RECORD EXCERPTS –
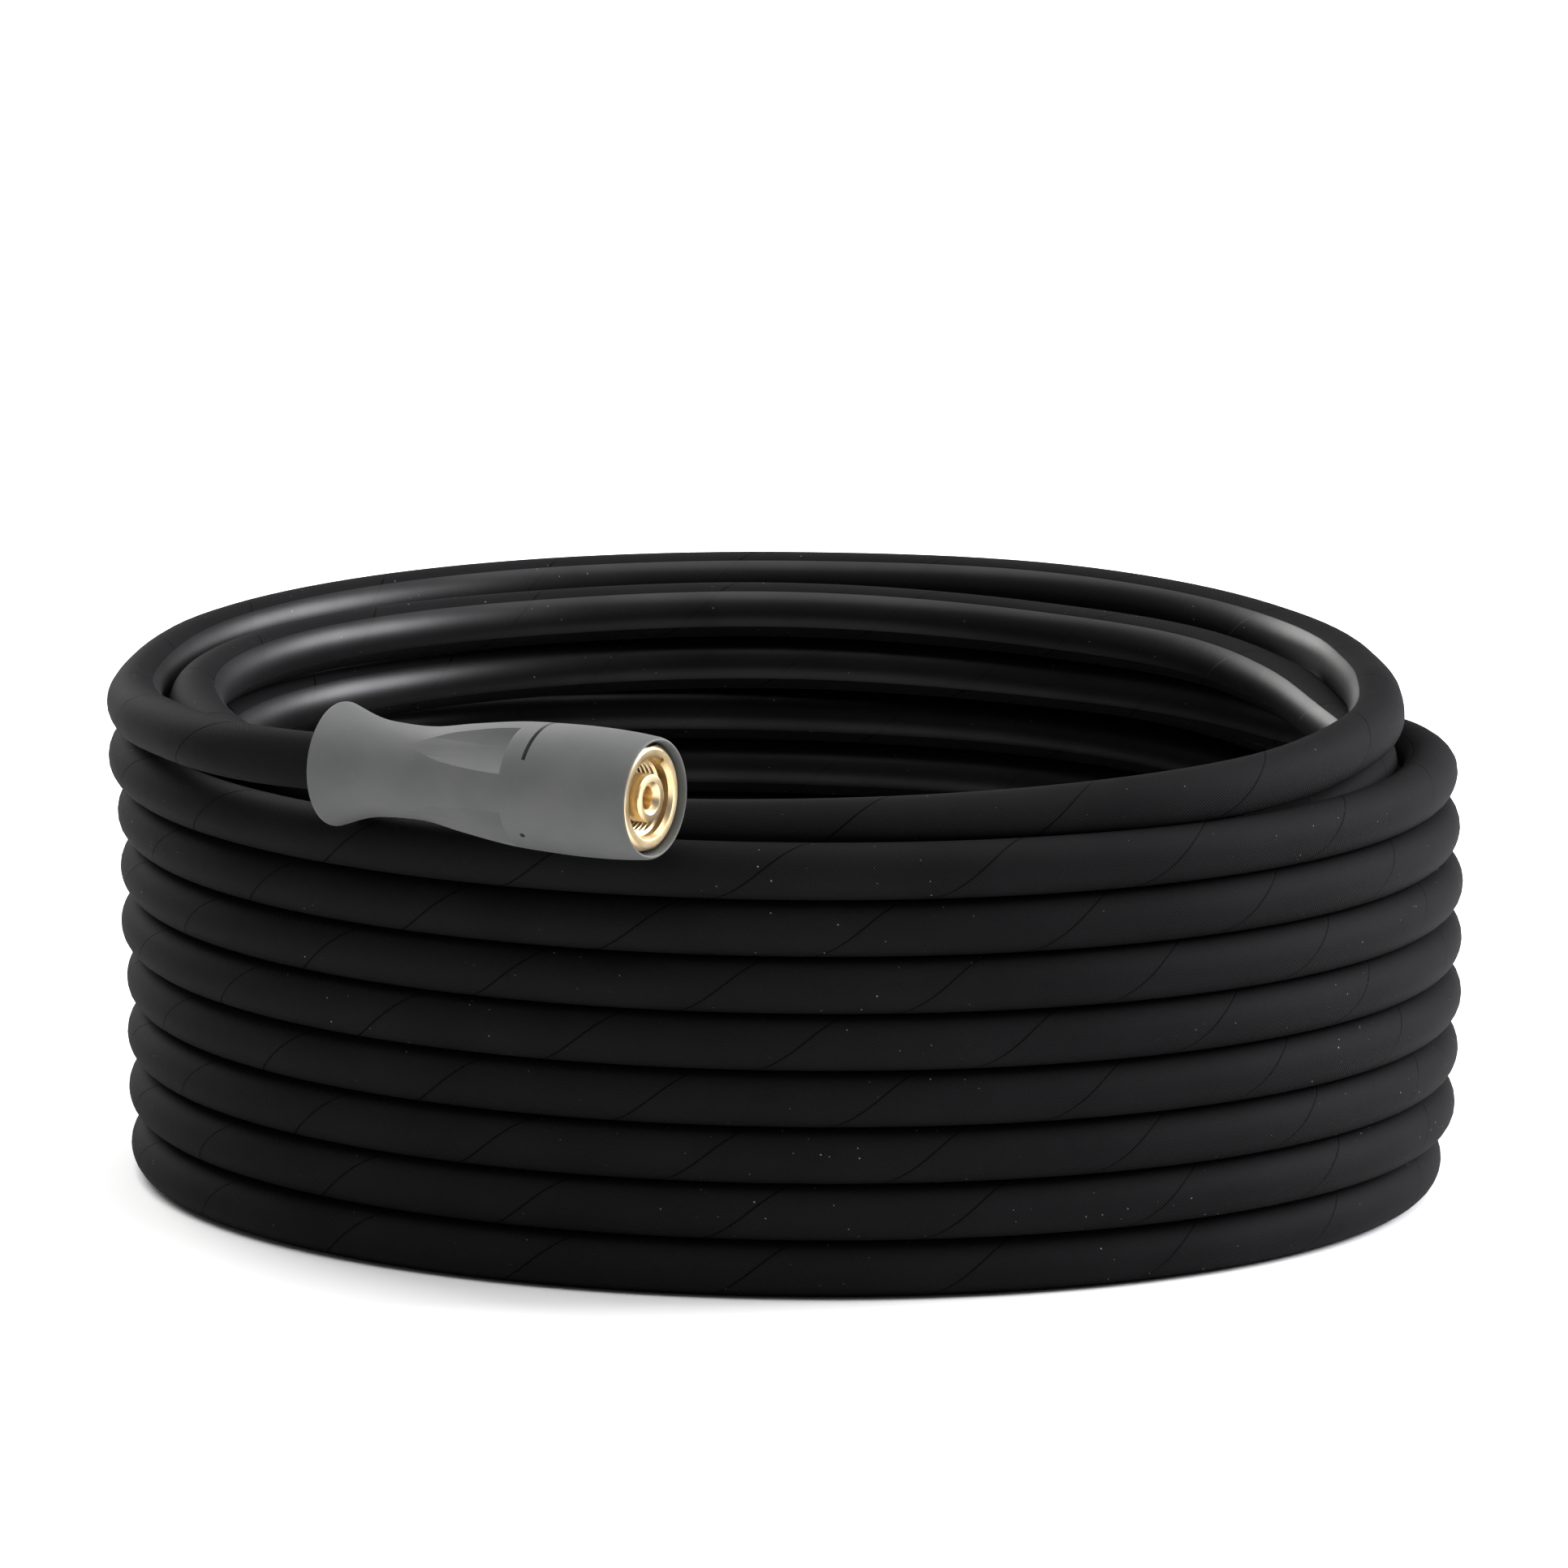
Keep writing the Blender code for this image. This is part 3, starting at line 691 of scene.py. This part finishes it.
# Four shallow hollows, each the side of a wide leaning bar that ends square at the shoulder
def make_hollows(grip):
    for quarter in range(4):
        tool = bar("hollow_tool", 96, HOLLOW_R, 0.0, HOLLOW_L, (HOLLOW_R, 0.0))
        point_back = Matrix.Scale(-1, 4, (0, 0, 1))
        lean = Matrix.Rotation(-HOLLOW_LEAN, 4, "Y")
        lay = Matrix.Translation((HOLLOW_FLOOR, 0, SHOULDER_AT)) @ lean @ point_back
        tool.data.transform(Matrix.Rotation(math.radians(45 + 90 * quarter), 4, "Z") @ lay)
        tool.data.flip_normals()
        cut(grip, tool)


# The curved slot over the grip's top: a small upright face swept round the axis.
def slot_tool():
    deselect_all()
    bpy.ops.mesh.primitive_plane_add(size=1.0)
    tool = bpy.context.active_object
    tool.name = "slot_tool"
    tool.scale = (SLOT_DEPTH, SLOT_L, 1.0)
    tool.rotation_euler = (math.pi / 2, 0.0, 0.0)
    tool.location = (SLOT_MIDDLE_R, 0.0, SLOT_AT)
    bpy.ops.object.transform_apply(location=True, rotation=True, scale=True)
    bpy.ops.object.mode_set(mode="EDIT")
    bpy.ops.mesh.select_all(action="SELECT")
    bpy.ops.mesh.spin(
        steps=26, angle=math.radians(-2 * SLOT_HALF), center=(0, 0, 0), axis=(0, 0, 1),
        use_auto_merge=False,
    )
    bpy.ops.mesh.select_all(action="SELECT")
    bpy.ops.mesh.normals_make_consistent(inside=False)
    bpy.ops.object.mode_set(mode="OBJECT")
    reach = [math.atan2(vert.co.y, vert.co.x) for vert in tool.data.vertices]
    middle = (min(reach) + max(reach)) / 2
    tool.data.transform(Matrix.Rotation(math.pi / 2 - middle, 4, "Z"))
    return tool


# The small round hole in the grip's side
def pin_tool():
    tool = bar("pin_tool", 24, PIN_R, PIN_FROM, PIN_TO)
    turn = Matrix.Rotation(PIN_TURN, 4, "Z")
    lay = Matrix.Rotation(math.pi / 2, 4, "Y")
    tool.data.transform(Matrix.Translation((0, 0, PIN_AT)) @ turn @ lay)
    return tool


def make_grip(name):
    grip = turned(name, grip_outline(), GRIP_SIDES)
    make_hollows(grip)
    round_edges(grip, GRIP_EDGE_R, 3, 20)
    cut(grip, slot_tool())
    cut(grip, pin_tool())
    return grip


# A screw nut: a turned body with six flats and a small nick at its mouth.
def make_nut(name):
    front = NUT_FRONT / MM
    back = NUT_BACK / MM
    outline = [
        (6.6, back), (13.6, back), (15.0, back + 1.0), (15.0, front - 6.9), (15.6, front - 6.3),
        (15.6, front - 1.4), (15.45, front - 1.05), (14.5, front - 0.2), (14.1, front),
        (12.3, front), (12.0, front - 0.1), (11.15, front - 1.0), (11.0, front - 1.2),
        (11.0, back + 4.1), (10.9, back + 4.0), (6.6, back + 4.0),
    ]
    nut = turned(name, [(radius * MM, height * MM) for radius, height in outline], NUT_SIDES)
    corner = NUT_ACROSS_FLATS / 2 / math.cos(math.pi / 6)
    flats = bar(
        "flats", 6, corner, NUT_BACK - FLATS_OVERRUN, NUT_FRONT + FLATS_OVERRUN, turn=math.pi / 6
    )
    round_edges(flats, NUT_CORNER_R, 3, 30)
    cut(nut, flats, "INTERSECT")
    spot = (NICK_OUT * math.cos(NICK_TURN), NICK_OUT * math.sin(NICK_TURN))
    cut(nut, bar("nick", 20, NICK_R, NUT_FRONT - NICK_DEPTH, NUT_FRONT + NICK_OVERRUN, spot))
    return nut


# The thread's ridge, swept round and up by the pitch, with its two ends closed.
def make_thread(name):
    low = NUT_BACK + THREAD_START
    deselect_all()
    bpy.ops.mesh.primitive_circle_add(vertices=4, radius=1.0 * MM, fill_type="NGON")
    ridge = bpy.context.active_object
    ridge.name = name
    bpy.ops.object.mode_set(mode="EDIT")
    # The four corners of the ridge: two in the nut's wall, and a narrow crest between them
    edited = bmesh.from_edit_mesh(ridge.data)
    corners = [(11.12, 0.06), (10.22, 0.66), (10.22, 0.84), (11.12, 1.44)]
    for vert, (radius, height) in zip(edited.verts, corners):
        vert.co = Vector((radius * MM, 0.0, low + height * MM))
    bmesh.update_edit_mesh(ridge.data)
    bpy.ops.mesh.select_all(action="SELECT")
    bpy.ops.mesh.delete(type="ONLY_FACE")
    bpy.ops.object.mode_set(mode="OBJECT")
    make_active(ridge)
    sweep = ridge.modifiers.new("sweep", "SCREW")
    sweep.angle = math.tau
    sweep.screw_offset = THREAD_PITCH
    sweep.iterations = THREAD_TURNS
    sweep.steps = THREAD_STEPS
    sweep.render_steps = THREAD_STEPS
    bpy.ops.object.modifier_apply(modifier=sweep.name)
    bpy.ops.object.mode_set(mode="EDIT")
    bpy.ops.mesh.select_all(action="DESELECT")
    bpy.ops.mesh.select_mode(type="EDGE")
    bpy.ops.mesh.select_non_manifold(extend=False)
    bpy.ops.mesh.edge_face_add()
    bpy.ops.mesh.select_mode(type="VERT")
    bpy.ops.mesh.select_all(action="SELECT")
    bpy.ops.mesh.normals_make_consistent(inside=False)
    bpy.ops.object.mode_set(mode="OBJECT")
    return ridge


# The nipple that seats in the gun or machine, from its mouth to its heel at the hose's end
def make_nipple(name):
    front = NUT_FRONT / MM
    outline = [
        (3.1, front - 2.2), (3.3, front - 1.5), (4.5, front - 0.12), (4.75, front), (6.35, front),
        (6.75, front - 0.14), (6.96, front - 0.45), (7.0, front - 0.8), (7.0, front - 4.6),
        (6.75, front - 4.9), (6.55, front - 5.1), (6.55, front - 6.7), (6.75, front - 6.9),
        (7.0, front - 7.2), (7.0, 87.6), (7.2, 87.3), (8.7, 87.3), (9.0, 87.0), (9.0, 83.6),
        (8.7, 83.3), (6.1, 83.3),
        (6.1, 71.8), (7.6, 71.8), (7.6, 70.3), (3.1, 70.3),
    ]
    return turned(name, [(radius * MM, height * MM) for radius, height in outline], NIPPLE_SIDES)


def join_pieces(first, second):
    deselect_all()
    second.select_set(True)
    first.select_set(True)
    bpy.context.view_layer.objects.active = first
    bpy.ops.object.join()
    return first


def copy_piece(obj, name):
    twin = obj.copy()
    twin.data = obj.data.copy()
    twin.name = name
    bpy.context.scene.collection.objects.link(twin)
    return twin


def add_floor():
    deselect_all()
    bpy.ops.mesh.primitive_plane_add(size=FLOOR_SIZE, location=(0, 0, FLOOR_HEIGHT))
    floor = bpy.context.active_object
    floor.name = "floor"
    bpy.ops.object.transform_apply(location=True, rotation=True, scale=True)
    floor.data.materials.append(floor_finish())


def add_softbox(name, spot, size, power, tint):
    data = bpy.data.lights.new(name, "AREA")
    data.shape = "RECTANGLE"
    data.size, data.size_y = size
    data.energy = power
    data.color = tint
    box = bpy.data.objects.new(name, data)
    bpy.context.scene.collection.objects.link(box)
    box.location = spot
    towards = COIL_AXIS + Vector((0, 0, LIT_HEIGHT)) - Vector(spot)
    box.rotation_euler = towards.to_track_quat("-Z", "Y").to_euler()


def add_light():
    data = bpy.data.lights.new("overhead", "SUN")
    data.energy = OVERHEAD_POWER
    data.angle = OVERHEAD_SPREAD
    sky = bpy.data.objects.new("overhead", data)
    bpy.context.scene.collection.objects.link(sky)
    for row in SOFTBOXES:
        add_softbox(*row)
    world = bpy.data.worlds.new("studio")
    world.use_nodes = True
    background = world.node_tree.nodes["Background"].inputs
    background["Color"].default_value = (1.0, 1.0, 1.0, 1.0)
    background["Strength"].default_value = WORLD_POWER
    bpy.context.scene.world = world
    bpy.context.scene.view_settings.view_transform = "Standard"


add_camera()
outer = fitting_place("outer_swivel")
inner = fitting_place("inner_swivel")
way = hose_way(outer, inner)
hose = hose_tube("pressure_hose", way, rubber_finish())
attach(hose, "hose")
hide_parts("hose_coil", "hose_floor_turns", "hose_top", "hose_tail")

grip_plastic = grip_finish()
steel = steel_finish()
places = {"a": outer, "b": inner}
brass = {tag: brass_finish("turned_brass_" + tag, place) for tag, place in places.items()}
forms = {
    "grip": make_grip("grip_form"),
    "nut": join_pieces(make_nut("nut_form"), make_thread("thread_form")),
    "nipple": make_nipple("nipple_form"),
}
for tag, place in places.items():
    grip = finish_piece(copy_piece(forms["grip"], "grip_" + tag), grip_plastic, place, GRIP_SHADED)
    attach(grip, "grip_" + tag)
    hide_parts("grip_sleeve_" + tag)
    nut = finish_piece(copy_piece(forms["nut"], "screw_nut_" + tag), brass[tag], place, NUT_SHADED)
    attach(nut, "grip_" + tag)
    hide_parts("swivel_nut_" + tag)
    nipple_form = copy_piece(forms["nipple"], "hose_nipple_" + tag)
    nipple = finish_piece(nipple_form, brass[tag], place, NIPPLE_SHADED)
    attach(nipple, "hose")
    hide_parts("nipple_" + tag)
    ferrule = frame["nodes"]["crimp_ferrule_" + tag]
    ferrule.data.materials.clear()
    ferrule.data.materials.append(steel)
for form in forms.values():
    bpy.data.objects.remove(form, do_unlink=True)

tuple(outer @ Vector((0, 0, HOSE_END)))
add_floor()
add_light()
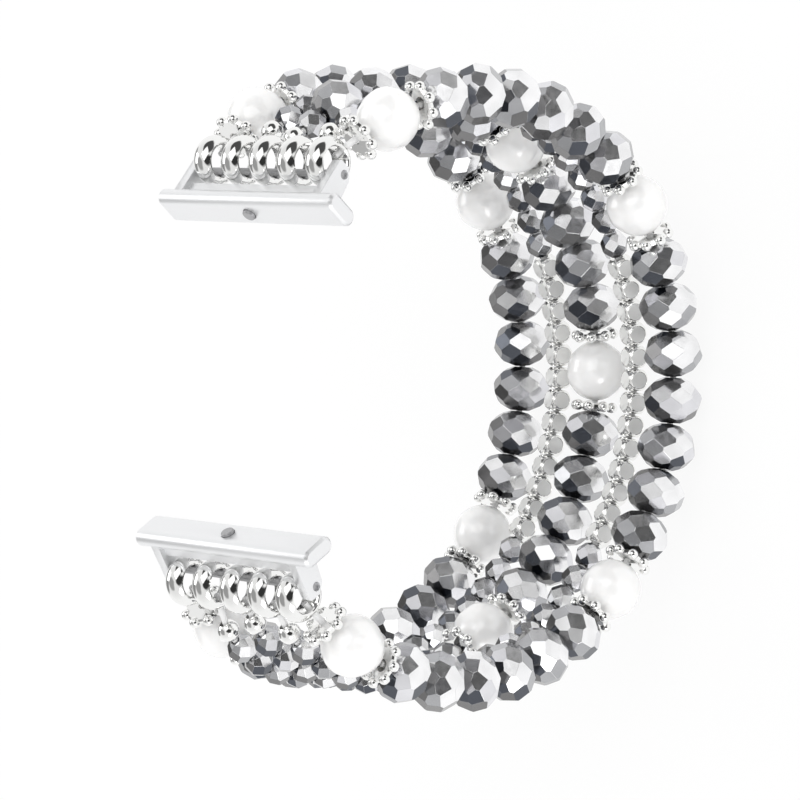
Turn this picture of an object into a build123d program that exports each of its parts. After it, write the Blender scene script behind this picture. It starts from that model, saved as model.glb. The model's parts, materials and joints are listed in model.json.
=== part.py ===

WHAT YOU SHOULD DO – Your task is to write out the lines from the one with "Turn this picture" through the end of the records, exactly and with nothing added.

EXERCISE OUTPUT –
Turn this picture of an object into a build123d program that exports each of its parts. After it, write the Blender scene script behind this picture. It starts from that model, saved as model.glb. The model's parts, materials and joints are listed in model.json.
=== part.py ===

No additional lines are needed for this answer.